Look for easy ways to trim expenses, such as cooking dinner at home and buying groceries in bulk. And see if you can reduce your child-care costs by enlisting the help of Grandma, joining a babysitting co-op, or getting creative with your work schedules. MJ suggested that each of us take a weekday off and make up the time on the weekends. Fortunately, our bosses agreed to the arrangement. It slashes our day-care bill by 40 percent and also comes with this incredible benefit: I get to hang out with Will on Wednesdays, my new favorite day of the week.

"I can't be a good dad and focus on my career."

Striking a semblance of balance between the office and family life is a juggling act for every working parent. Dads, though, may find it especially difficult. Moms can often take up to 12 weeks maternity leave, but many men can swing only a few days out of the office. Even those who have paternity leave may be afraid to take the time because they worry about damaging their career.

Help Dad Deal: Encourage your partner to broach paternity leave with his boss as early as possible and to take all the time he's entitled to, says Kyle Pruett, M.D., author of Fatherneed: Why Father Care Is as Essential as Mother Care for Your Child. Remind your guy that most employers simply want the work to get done; they're less concerned with when you do it. You and your husband can brainstorm solutions to his job situation. Ben Bouza, a high school teacher and football coach in Hawarden, Iowa, says his schedule (teaching classes during the day, leading practices in the afternoon, and creating lesson plans at night) used to leave him scant time to spend with his 8-month-old, Norah. So he started doing his administrative work early in the morning, freeing up nights to spend with his little girl. "Sometimes I have to get in at 5 A.M. to catch up, but it's worth it to have a chance to bathe Norah and read books to her," he says.

"I don't know how to care for my baby."

New moms have a clear advantage over dads: You live with a little creature inside you for nine months and, thanks to nursing, often spend more time getting to know him in the early days. Feeding, bathing, diapering, and soothing are usually uncharted territory for us.

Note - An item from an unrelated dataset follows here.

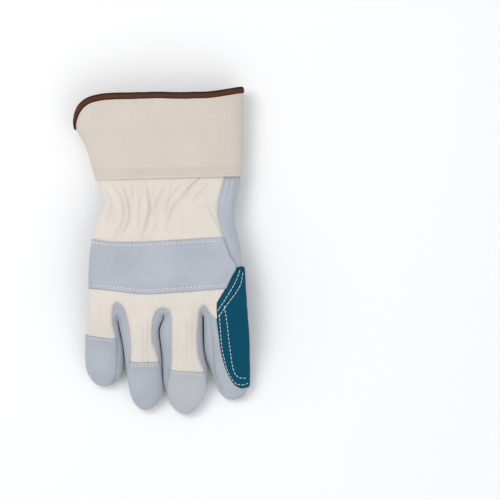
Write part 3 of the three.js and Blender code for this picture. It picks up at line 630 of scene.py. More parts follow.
def press(piece, line, depth, width, painted_amount):
    """Presses a soft line into a piece's top, as a seam or a fold does, and paints a little shade along it
    (painted highlight, where the amount is below nothing).
    """
    co, normal = points_of(piece), normals_of(piece)
    _, gap, share = nearest_on(line_through(line), co[:, :2] * 1000, closed=False)
    fade = np.sin(np.pi * np.clip(share, 0.03, 0.97)) ** 0.5 * np.clip(2 * normal[:, 2], 0, 1)
    dent = fade * hump(gap, width)
    move_points(piece, co - normal * (0.001 * depth * dent)[:, None])
    marks = painted_shading_marks(piece)
    old = np.empty(len(co))
    marks.data.foreach_get("value", old)
    marks.data.foreach_set("value", np.clip(old + painted_amount * dent, -0.3, 1))


def lay_threads(piece, run):
    """Gives a piece the map that its threads follow, with ten millimetres to a unit."""
    layer = piece.data.uv_layers.active or piece.data.uv_layers.new(name="weave")
    layer.name = "weave"
    corner = np.empty(len(piece.data.loops), dtype=int)
    piece.data.loops.foreach_get("vertex_index", corner)
    layer.data.foreach_set("uv", (run * 0.1)[corner].ravel())


def lay(piece, base, proud, wall, painted_shading=None):
    """Lays a cut piece on its form, proud of it by a height at each point, and gives it its wall."""
    move_points(piece, base * 0.001)
    # Marks of painted shade, and of painted highlight where they are below nothing, that change the piece's
    # colour.
    if painted_shading is not None:
        painted_shading_marks(piece).data.foreach_set("value", np.clip(painted_shading, -0.3, 1))
    move_points(piece, (base + normals_of(piece) * np.reshape(proud, (-1, 1))) * 0.001)
    give_wall(piece, wall)


CANVAS_EDGE = [
    # the thumb's side of the back, down to the side of the index finger
    [(50.2, 62), (49.8, 58.2), (46.6, 44.4), (44.8, 36.4), (44.8, 28.3), (46.6, 20.2), (49.5, 9),
     (54.2, -3.4), (58.6, -13.4), (53.8, -27.5), (47, -43.6), (47, -57.5)],
    # the tongue on the index finger
    [(45.8, -58.2), (43.7, -56.1), (40.5, -52.8), (37.4, -49.2), (35.2, -45.8), (33.4, -44.7),
     (31.8, -45.6), (30.9, -47.2)],
    # the middle finger's strip, down one side and up the other
    [(30.4, -48.5), (29, -58.2), (28.2, -70.6), (28.5, -81.9), (30.9, -91.8), (33.4, -98.2), (33.8, -101)],
    [(6.2, -100.5), (7.2, -88.1), (7.8, -70.3), (7.8, -58.2), (6.6, -51.4), (4, -48), (.3, -46.7)],
    # the ring finger's strip, and the side of the little finger's
    [(-3.2, -48.2), (-5.9, -51.4), (-7.9, -58.2), (-8.6, -68.5), (-6.9, -77.8), (-4.8, -84), (-2.4, -93.5)],
    [(-26.3, -94.5), (-25.5, -78.9), (-25.9, -70.6), (-27, -60.3), (-28.3, -54.3), (-30.2, -48.8),
     (-32.8, -44.6), (-35.2, -42.4), (-37, -42)],
    [(-38.4, -43), (-39.6, -45.4), (-40.3, -50.3), (-40.4, -57.2), (-39.8, -62.5), (-38.6, -67),
     (-37.8, -70.6), (-37.6, -74)],
]
# The little finger's end and the outer edge, as runs past the edge of the form.
LITTLE_END, OUTER_EDGE = [(10, -73.4), (-2.5, -72.4)], [(-2.5, -72.4), (-2.5, 62)]
canvas_line = np.concatenate(
    [left_runs(line_through(part)) for part in CANVAS_EDGE]
    + [line_through(LITTLE_END), line_through(OUTER_EDGE, 2.0)])
canvas_back, flat = cut_flat("canvas_back", canvas_line, 0.85)

# The folds that the wrist's elastic draws, and the soft ones down the strips, as lines down their
# hollows.
CANVAS_FOLDS = [
    # depth, width, then the line
    (0.8, 1.2, [(-42, 56.5), (-38.2, 51.1), (-32.8, 41.8), (-30.8, 33.7), (-31.5, 24.2), (-35.6, 14.8),
                (-38.6, 7)]),
    (0.9, 1.1, [(-33.5, 56), (-31.5, 51.1), (-28.1, 41.8), (-26.3, 32.3), (-26.7, 24.2), (-30.8, 14.8),
                (-33, 9)]),
    (0.6, 1.2, [(-47.5, 52), (-44.3, 45.8), (-40.9, 37.7), (-42.9, 28.3), (-45.7, 20)]),
    (0.6, 1.0, [(-21, 56), (-19.4, 51.1), (-18, 40.4), (-18.7, 28.3), (-18, 12)]),
    (1.1, 1.2, [(-13.4, 56), (-12, 51.1), (-10.6, 41.8), (-9.9, 33.7), (-12, 22.9), (-14.6, 13.5),
                (-16.6, 7)]),
    (0.5, 1.1, [(-2.6, 28), (-3.9, 22.9), (-6.5, 14.8), (-8.4, 8)]),
    (0.7, 1.1, [(4, 54), (0.8, 48.5), (-4.5, 37.7), (-6.5, 28)]),
    (0.7, 1.1, [(16.5, 54), (11.6, 48.5), (4.8, 39), (2.8, 28)]),
    (0.8, 1.1, [(22, 49), (18.3, 44.4), (10.3, 36.4), (6.2, 26.9), (3.6, 16)]),
    (1.1, 1.0, [(31, 60.5), (28.8, 57.6), (22.4, 51.1), (16, 43.4)]),
    (0.6, 1.0, [(38.5, 55), (34.5, 50.5), (27.8, 43.1), (23, 36.6)]),
    (0.7, 1.0, [(36.9, 35.4), (37.9, 33), (41.9, 25.6), (47.2, 15)]),
    (0.4, 0.9, [(-25.6, 55), (-24.7, 49.9), (-23.1, 38)]),
    (0.4, 0.9, [(-17, 55), (-16, 51), (-14.3, 42)]),
    (0.35, 1.0, [(-5, 55), (-6.5, 47), (-6.2, 40)]),
    (0.35, 1.0, [(9.5, 56), (7, 50), (3, 44)]),
    (0.3, 1.0, [(-38, 33), (-38.6, 24), (-41, 14)]),
    (0.25, 1.2, [(20, 30), (16.5, 22), (15.5, 14)]),
    (0.5, 1.0, [(-16.4, -60), (-15.5, -70), (-15.3, -94)]),
    (0.5, 1.0, [(-11, -52), (-11.6, -68), (-11.9, -94)]),
    (0.4, 0.8, [(-7.6, -60), (-8.2, -84)]),
    (0.45, 0.9, [(18.8, -52), (20.8, -66), (20.2, -92)]),
    (0.4, 0.8, [(24.2, -54), (24.6, -84)]),
    (0.3, 0.9, [(12.6, -58), (13.2, -84)]),
    (0.25, 1.4, [(-50.6, -40), (-49.8, -60)]),
]
place = from_left(flat)
hollow = np.zeros(len(flat))
swell = np.zeros(len(flat))
for depth, width, line in CANVAS_FOLDS:
    _, gap, share = nearest_on(line_through(line, 1.5), place[:, :2], closed=False)
    along = np.sin(np.pi * np.clip(share, 0.04, 0.96)) ** 0.6
    hollow += depth * along * hump(gap, width)
    swell += 0.5 * depth * along * hump(gap - 2.0 * width, 1.2 * width)
_, gap, _ = nearest_on(canvas_line, flat)
proud = 0.3 + 0.75 * step_up(gap, 0, 1.8) + 0.85 * swell - hollow
proud *= 0.45 + 0.55 * step_up(flat[:, 0], -1, 7)
lay_threads(canvas_back, place[:, :2])
# Painted shade in the hollows of the folds and along the turned edge.
lay(canvas_back, place, proud, CANVAS_WALL, 0.4 * hollow + 0.45 * hump(gap, 0.9))
soften(canvas_back, 0.0003, 0.014, 4.0)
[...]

Help Dad Deal: Give your husband a pep talk. Let him know that you're learning on the job, too, and that he'll do fine as long as he makes the effort. "Tell him to jump right in and not worry about screwing up," suggests Armin Brott, author of The New Father. Offer a tutorial on, say, bathtime, if he needs one, then have him take over while you catch a nap or meet a friend. Even if he grumbles, this trial by fire will boost your guy's confidence. I speak from personal experience. When MJ and her best friend, Alicia, left me in charge of Alicia's 8-week-old baby so they could grab some girl time, I was scared stiff. But during that hour, I changed him, fed him, and rocked him to sleep. And here I am today, daring to repeat the experience again and again with a baby of my own.

"Goodbye, happy hour. Hello, diaper duty."

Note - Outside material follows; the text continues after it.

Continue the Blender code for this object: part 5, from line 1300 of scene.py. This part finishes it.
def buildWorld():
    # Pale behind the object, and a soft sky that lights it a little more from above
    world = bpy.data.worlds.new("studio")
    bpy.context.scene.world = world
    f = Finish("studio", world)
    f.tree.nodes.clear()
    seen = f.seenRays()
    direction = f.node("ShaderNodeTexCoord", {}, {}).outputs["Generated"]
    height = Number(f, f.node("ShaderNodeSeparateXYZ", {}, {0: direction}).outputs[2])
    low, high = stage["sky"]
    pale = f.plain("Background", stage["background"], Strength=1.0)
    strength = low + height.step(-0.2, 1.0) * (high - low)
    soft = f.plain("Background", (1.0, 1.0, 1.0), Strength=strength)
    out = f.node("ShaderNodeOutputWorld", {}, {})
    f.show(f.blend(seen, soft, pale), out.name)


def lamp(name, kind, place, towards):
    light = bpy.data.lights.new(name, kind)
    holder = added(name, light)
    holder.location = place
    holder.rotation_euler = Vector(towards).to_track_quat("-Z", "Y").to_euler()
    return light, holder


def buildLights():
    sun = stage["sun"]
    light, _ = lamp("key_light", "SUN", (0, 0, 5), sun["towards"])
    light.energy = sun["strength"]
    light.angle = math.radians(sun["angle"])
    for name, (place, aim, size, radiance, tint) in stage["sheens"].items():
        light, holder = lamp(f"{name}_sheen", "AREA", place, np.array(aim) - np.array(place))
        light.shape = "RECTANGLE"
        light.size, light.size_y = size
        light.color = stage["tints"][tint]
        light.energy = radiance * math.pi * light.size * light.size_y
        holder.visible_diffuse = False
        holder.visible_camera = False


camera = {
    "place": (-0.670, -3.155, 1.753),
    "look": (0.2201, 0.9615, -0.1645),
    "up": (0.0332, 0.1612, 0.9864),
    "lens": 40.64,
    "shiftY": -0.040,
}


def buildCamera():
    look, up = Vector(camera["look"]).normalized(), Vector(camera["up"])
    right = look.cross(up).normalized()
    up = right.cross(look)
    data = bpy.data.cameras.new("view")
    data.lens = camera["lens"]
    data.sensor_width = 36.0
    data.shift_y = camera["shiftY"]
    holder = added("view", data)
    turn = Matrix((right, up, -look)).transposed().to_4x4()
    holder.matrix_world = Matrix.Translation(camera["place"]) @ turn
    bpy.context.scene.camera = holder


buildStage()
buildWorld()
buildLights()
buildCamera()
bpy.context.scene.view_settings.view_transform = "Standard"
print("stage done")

If your partner is used to going out with his buds twice a week or hitting the gym whenever he pleases, you need to break it to him (gently) that those days are over.

Help Dad Deal: Soften the blow by letting your spouse know he can have a night out every now and then, as long as you get your fair share of furloughs too. Craig and Jessica Smith, of Mechanic Falls, Maine, take turns going out once a week while the other watches their daughters, Riley and Irelyn. "Neither of us gets to see our friends as often as we used to," Craig says. "But being able to look forward to a regular break makes us happier."

"When will I get my wife's attention?"

The first few months of parenthood take a toll on everyone, but they're a lot worse for moms. We get that you're overwhelmed and not exactly feeling super sexy. Still, the lack of affection (which includes sex, since men can scarcely separate the two) is tough on us. Moms still enjoy a degree of intimacy through their interaction with Baby, but dads can feel like the third wheel.

Help Dad Deal: If you know your honey is hinting for lovin' and you're not in the mood, remind him that cuddling and kissing can be an end in itself instead of a part of foreplay. Try using his obvious desire to get him to take on some additional household responsibilities ("Meet you upstairs after you load the dishwasher, honey"), which will reduce your burden. Feeling relaxed can leave you more receptive to romancing.

I learned that the fastest route back to the bedroom was by doing chores -- without being asked. Smothering MJ with kisses and telling her how beautiful she was got no play. But when she came home to a sparkling kitchen one evening, she knew I had stopped thinking about my own needs and become a full-fledged member of Team Parents. It wasn't long before we got cooking in the bedroom again.